Job
Return the listing below word for word.

▼▼▼

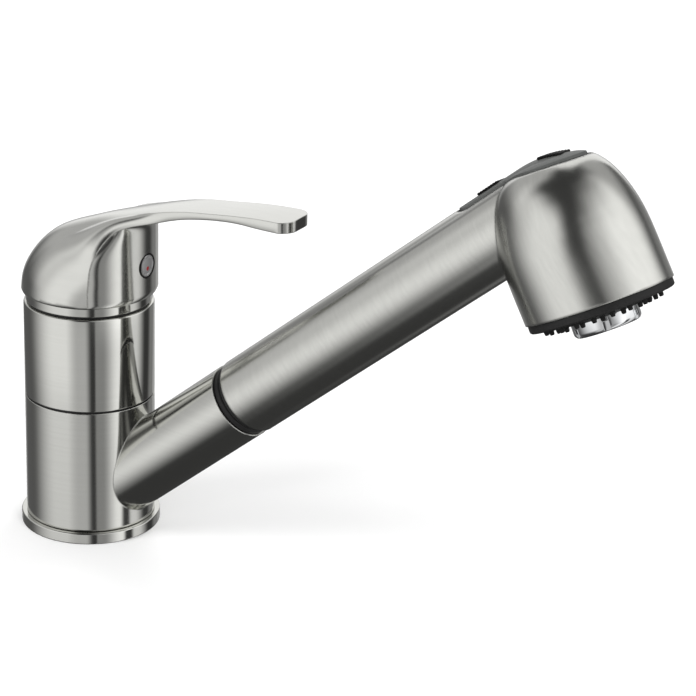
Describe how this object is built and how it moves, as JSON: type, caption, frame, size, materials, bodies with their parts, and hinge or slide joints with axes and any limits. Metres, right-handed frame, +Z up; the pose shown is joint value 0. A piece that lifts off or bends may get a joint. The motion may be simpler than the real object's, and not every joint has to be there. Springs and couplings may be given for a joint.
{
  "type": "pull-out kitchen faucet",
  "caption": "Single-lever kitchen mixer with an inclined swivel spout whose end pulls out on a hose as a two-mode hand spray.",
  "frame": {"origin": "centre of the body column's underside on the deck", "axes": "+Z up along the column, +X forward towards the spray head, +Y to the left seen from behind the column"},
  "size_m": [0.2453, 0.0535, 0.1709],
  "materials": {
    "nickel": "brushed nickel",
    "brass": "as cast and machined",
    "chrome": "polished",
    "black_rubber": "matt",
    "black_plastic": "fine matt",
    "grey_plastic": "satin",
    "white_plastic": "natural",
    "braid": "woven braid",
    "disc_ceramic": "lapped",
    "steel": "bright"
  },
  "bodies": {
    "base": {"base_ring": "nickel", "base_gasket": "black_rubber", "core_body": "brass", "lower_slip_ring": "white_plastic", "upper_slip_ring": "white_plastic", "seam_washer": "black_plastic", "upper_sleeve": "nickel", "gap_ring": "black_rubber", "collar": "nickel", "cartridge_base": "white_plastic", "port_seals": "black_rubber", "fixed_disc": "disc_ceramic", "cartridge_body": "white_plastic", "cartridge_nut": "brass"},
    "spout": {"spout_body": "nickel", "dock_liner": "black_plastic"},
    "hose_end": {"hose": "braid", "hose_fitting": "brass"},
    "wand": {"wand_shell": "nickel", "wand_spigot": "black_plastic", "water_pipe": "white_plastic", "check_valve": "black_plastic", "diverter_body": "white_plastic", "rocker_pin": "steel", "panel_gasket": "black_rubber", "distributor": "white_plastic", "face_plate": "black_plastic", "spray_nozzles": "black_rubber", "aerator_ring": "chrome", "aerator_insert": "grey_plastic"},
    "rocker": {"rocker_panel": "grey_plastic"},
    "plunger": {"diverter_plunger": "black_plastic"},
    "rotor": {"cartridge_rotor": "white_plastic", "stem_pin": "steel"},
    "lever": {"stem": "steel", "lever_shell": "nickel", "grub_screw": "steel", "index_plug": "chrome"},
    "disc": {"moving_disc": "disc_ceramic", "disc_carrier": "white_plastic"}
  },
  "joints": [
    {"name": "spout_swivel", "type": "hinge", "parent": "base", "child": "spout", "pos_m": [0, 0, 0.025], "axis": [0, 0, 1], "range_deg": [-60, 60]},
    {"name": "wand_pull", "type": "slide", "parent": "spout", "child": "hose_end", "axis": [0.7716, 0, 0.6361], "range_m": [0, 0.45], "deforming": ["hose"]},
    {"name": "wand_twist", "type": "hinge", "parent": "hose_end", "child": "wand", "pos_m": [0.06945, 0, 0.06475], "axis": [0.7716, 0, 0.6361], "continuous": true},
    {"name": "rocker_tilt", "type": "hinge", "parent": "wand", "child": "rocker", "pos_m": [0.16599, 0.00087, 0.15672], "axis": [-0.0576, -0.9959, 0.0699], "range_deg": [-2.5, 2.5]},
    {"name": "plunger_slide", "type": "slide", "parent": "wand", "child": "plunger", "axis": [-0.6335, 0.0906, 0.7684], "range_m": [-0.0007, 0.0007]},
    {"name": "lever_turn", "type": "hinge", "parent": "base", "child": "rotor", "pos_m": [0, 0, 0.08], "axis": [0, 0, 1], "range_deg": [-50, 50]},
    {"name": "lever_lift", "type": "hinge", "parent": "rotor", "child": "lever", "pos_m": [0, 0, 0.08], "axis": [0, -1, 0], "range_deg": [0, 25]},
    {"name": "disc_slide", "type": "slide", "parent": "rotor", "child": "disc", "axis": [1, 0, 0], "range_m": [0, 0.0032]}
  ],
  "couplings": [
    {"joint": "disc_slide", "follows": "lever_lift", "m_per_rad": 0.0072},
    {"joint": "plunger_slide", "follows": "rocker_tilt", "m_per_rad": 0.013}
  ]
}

▲▲▲

Result for this task
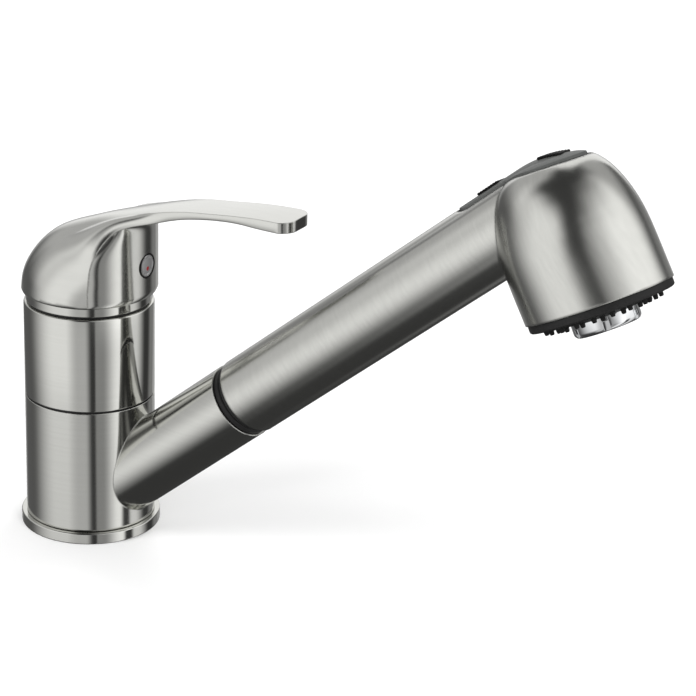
Describe how this object is built and how it moves, as JSON: type, caption, frame, size, materials, bodies with their parts, and hinge or slide joints with axes and any limits. Metres, right-handed frame, +Z up; the pose shown is joint value 0. A piece that lifts off or bends may get a joint. The motion may be simpler than the real object's, and not every joint has to be there. Springs and couplings may be given for a joint.
{
  "type": "pull-out kitchen faucet",
  "caption": "Single-lever kitchen mixer with an inclined swivel spout whose end pulls out on a hose as a two-mode hand spray.",
  "frame": {"origin": "centre of the body column's underside on the deck", "axes": "+Z up along the column, +X forward towards the spray head, +Y to the left seen from behind the column"},
  "size_m": [0.2453, 0.0535, 0.1709],
  "materials": {
    "nickel": "brushed nickel",
    "brass": "as cast and machined",
    "chrome": "polished",
    "black_rubber": "matt",
    "black_plastic": "fine matt",
    "grey_plastic": "satin",
    "white_plastic": "natural",
    "braid": "woven braid",
    "disc_ceramic": "lapped",
    "steel": "bright"
  },
  "bodies": {
    "base": {"base_ring": "nickel", "base_gasket": "black_rubber", "core_body": "brass", "lower_slip_ring": "white_plastic", "upper_slip_ring": "white_plastic", "seam_washer": "black_plastic", "upper_sleeve": "nickel", "gap_ring": "black_rubber", "collar": "nickel", "cartridge_base": "white_plastic", "port_seals": "black_rubber", "fixed_disc": "disc_ceramic", "cartridge_body": "white_plastic", "cartridge_nut": "brass"},
    "spout": {"spout_body": "nickel", "dock_liner": "black_plastic"},
    "hose_end": {"hose": "braid", "hose_fitting": "brass"},
    "wand": {"wand_shell": "nickel", "wand_spigot": "black_plastic", "water_pipe": "white_plastic", "check_valve": "black_plastic", "diverter_body": "white_plastic", "rocker_pin": "steel", "panel_gasket": "black_rubber", "distributor": "white_plastic", "face_plate": "black_plastic", "spray_nozzles": "black_rubber", "aerator_ring": "chrome", "aerator_insert": "grey_plastic"},
    "rocker": {"rocker_panel": "grey_plastic"},
    "plunger": {"diverter_plunger": "black_plastic"},
    "rotor": {"cartridge_rotor": "white_plastic", "stem_pin": "steel"},
    "lever": {"stem": "steel", "lever_shell": "nickel", "grub_screw": "steel", "index_plug": "chrome"},
    "disc": {"moving_disc": "disc_ceramic", "disc_carrier": "white_plastic"}
  },
  "joints": [
    {"name": "spout_swivel", "type": "hinge", "parent": "base", "child": "spout", "pos_m": [0, 0, 0.025], "axis": [0, 0, 1], "range_deg": [-60, 60]},
    {"name": "wand_pull", "type": "slide", "parent": "spout", "child": "hose_end", "axis": [0.7716, 0, 0.6361], "range_m": [0, 0.45], "deforming": ["hose"]},
    {"name": "wand_twist", "type": "hinge", "parent": "hose_end", "child": "wand", "pos_m": [0.06945, 0, 0.06475], "axis": [0.7716, 0, 0.6361], "continuous": true},
    {"name": "rocker_tilt", "type": "hinge", "parent": "wand", "child": "rocker", "pos_m": [0.16599, 0.00087, 0.15672], "axis": [-0.0576, -0.9959, 0.0699], "range_deg": [-2.5, 2.5]},
    {"name": "plunger_slide", "type": "slide", "parent": "wand", "child": "plunger", "axis": [-0.6335, 0.0906, 0.7684], "range_m": [-0.0007, 0.0007]},
    {"name": "lever_turn", "type": "hinge", "parent": "base", "child": "rotor", "pos_m": [0, 0, 0.08], "axis": [0, 0, 1], "range_deg": [-50, 50]},
    {"name": "lever_lift", "type": "hinge", "parent": "rotor", "child": "lever", "pos_m": [0, 0, 0.08], "axis": [0, -1, 0], "range_deg": [0, 25]},
    {"name": "disc_slide", "type": "slide", "parent": "rotor", "child": "disc", "axis": [1, 0, 0], "range_m": [0, 0.0032]}
  ],
  "couplings": [
    {"joint": "disc_slide", "follows": "lever_lift", "m_per_rad": 0.0072},
    {"joint": "plunger_slide", "follows": "rocker_tilt", "m_per_rad": 0.013}
  ]
}